- Born: 11 February 1915
- Died: 22 September 2005 (aged 90) Bangalore, Karnataka, India
- Occupations: Indian civil servant, folklorist, writer

= H. L. Nagegowda =

Indian Kannada writer, scholar, folklorist

H.L. Nagegowda (11 February 1915 - 22 September 2005) was a prominent Kannada folklorist and author. He received a number of awards in his lifetime, both for his writing and for his work in conserving and propagating folk traditions.

== Early life ==
Nage Gowda was born in Heraganahalli village in Mandya district in the southern Indian state of Karnataka. He studied science and law, before becoming a civil servant. He was made an officer of the Indian Administrative Service in 1960. Starting from the 1970s, Nage Gowda wrote a number of literary works in Kannada. Doddamane ("The big house") won critical acclaim for its portrayal of the culture of rural southern Karnataka, and was one of the works that won him the Karnataka Sahitya Akademi Award. He also wrote several other novels, two collections of poetry, collections of short stories and essays, and a travelogue.

== Career ==
In 1979, Nage Gowda founded the Karnataka Janapada Parishat, an academy devoted to the study and propagation of traditional folk arts in Karnataka. In 1986, he started work Janapada Loka, a museum of the folk arts located in Ramnagaram, around 53 kilometres from Bangalore, which opened to the public in 1994. He also wrote a number of books documenting folk traditions and artforms, and organised festivals, seminars and workshops to promote them.
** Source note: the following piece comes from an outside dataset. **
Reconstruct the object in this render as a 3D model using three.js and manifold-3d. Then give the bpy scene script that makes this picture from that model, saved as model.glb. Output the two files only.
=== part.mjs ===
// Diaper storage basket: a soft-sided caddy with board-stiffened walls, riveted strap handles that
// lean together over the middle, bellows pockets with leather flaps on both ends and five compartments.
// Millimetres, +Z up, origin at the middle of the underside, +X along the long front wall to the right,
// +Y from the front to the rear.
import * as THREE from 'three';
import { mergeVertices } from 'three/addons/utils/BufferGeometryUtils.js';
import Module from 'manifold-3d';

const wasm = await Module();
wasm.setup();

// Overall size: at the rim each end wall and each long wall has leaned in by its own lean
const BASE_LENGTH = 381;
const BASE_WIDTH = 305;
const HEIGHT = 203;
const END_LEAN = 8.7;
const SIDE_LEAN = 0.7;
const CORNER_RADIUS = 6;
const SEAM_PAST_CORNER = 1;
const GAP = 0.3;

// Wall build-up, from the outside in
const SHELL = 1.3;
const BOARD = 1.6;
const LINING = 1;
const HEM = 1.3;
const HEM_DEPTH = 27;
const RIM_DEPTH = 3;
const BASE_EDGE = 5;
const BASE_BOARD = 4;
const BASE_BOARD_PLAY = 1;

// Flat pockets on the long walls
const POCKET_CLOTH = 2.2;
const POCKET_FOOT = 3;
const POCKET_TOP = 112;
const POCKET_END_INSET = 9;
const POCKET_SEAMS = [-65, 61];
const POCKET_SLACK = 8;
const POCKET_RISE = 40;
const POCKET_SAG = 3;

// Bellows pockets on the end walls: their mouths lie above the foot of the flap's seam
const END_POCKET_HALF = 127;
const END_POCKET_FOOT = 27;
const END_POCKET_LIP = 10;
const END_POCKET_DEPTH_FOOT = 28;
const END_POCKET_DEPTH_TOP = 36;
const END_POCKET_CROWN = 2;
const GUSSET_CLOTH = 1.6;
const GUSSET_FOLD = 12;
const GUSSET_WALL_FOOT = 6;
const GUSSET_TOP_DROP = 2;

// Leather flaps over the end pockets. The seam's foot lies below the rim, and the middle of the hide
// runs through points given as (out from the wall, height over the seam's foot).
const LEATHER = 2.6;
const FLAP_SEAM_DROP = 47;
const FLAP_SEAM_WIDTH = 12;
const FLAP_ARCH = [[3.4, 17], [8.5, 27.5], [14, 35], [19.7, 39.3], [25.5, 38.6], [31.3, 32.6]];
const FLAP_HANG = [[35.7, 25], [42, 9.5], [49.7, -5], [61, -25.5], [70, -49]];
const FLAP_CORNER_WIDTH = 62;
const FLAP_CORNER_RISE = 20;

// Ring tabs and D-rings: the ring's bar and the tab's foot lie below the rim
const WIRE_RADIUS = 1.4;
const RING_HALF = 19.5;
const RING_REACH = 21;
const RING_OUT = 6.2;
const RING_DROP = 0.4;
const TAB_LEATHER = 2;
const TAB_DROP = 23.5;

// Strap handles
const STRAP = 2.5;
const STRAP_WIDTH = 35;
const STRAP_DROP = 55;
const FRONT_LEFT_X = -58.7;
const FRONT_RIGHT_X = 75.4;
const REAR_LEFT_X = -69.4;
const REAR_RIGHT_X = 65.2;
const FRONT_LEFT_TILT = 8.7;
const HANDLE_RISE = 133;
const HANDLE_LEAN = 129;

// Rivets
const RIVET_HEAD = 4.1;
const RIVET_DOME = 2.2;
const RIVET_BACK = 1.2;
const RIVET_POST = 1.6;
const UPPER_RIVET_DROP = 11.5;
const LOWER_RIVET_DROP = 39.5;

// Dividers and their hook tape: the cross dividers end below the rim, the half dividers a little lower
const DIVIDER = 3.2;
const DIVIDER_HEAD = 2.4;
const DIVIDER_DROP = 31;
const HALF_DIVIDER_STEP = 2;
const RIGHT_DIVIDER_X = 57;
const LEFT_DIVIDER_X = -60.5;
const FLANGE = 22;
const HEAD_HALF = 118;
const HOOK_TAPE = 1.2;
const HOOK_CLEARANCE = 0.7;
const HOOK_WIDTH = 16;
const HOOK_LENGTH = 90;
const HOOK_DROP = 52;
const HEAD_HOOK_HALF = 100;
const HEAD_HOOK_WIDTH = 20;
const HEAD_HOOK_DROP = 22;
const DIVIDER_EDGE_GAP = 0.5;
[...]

Nage Gowda's work received significant recognition in his lifetime. He won a number of awards, including the Rajyotsava Award, the Pampa Prashasti, the Nadoja Prashasti and the Sandesha Award. He served in the Karnataka State Government as a member of the Legislative Council from 1995 until 2001. In 2002, Serpentine Road in Bangalore was renamed Dr H L Nage Gowda Road in his honour.

== Death ==
Gowda died on 22 September 2005 at his residence in Bangalore. As a mark of respect, the annual Rajajinagar cultural festival, the Rajajinagar Habba was dedicated to his memory and was organised around a theme of folk arts.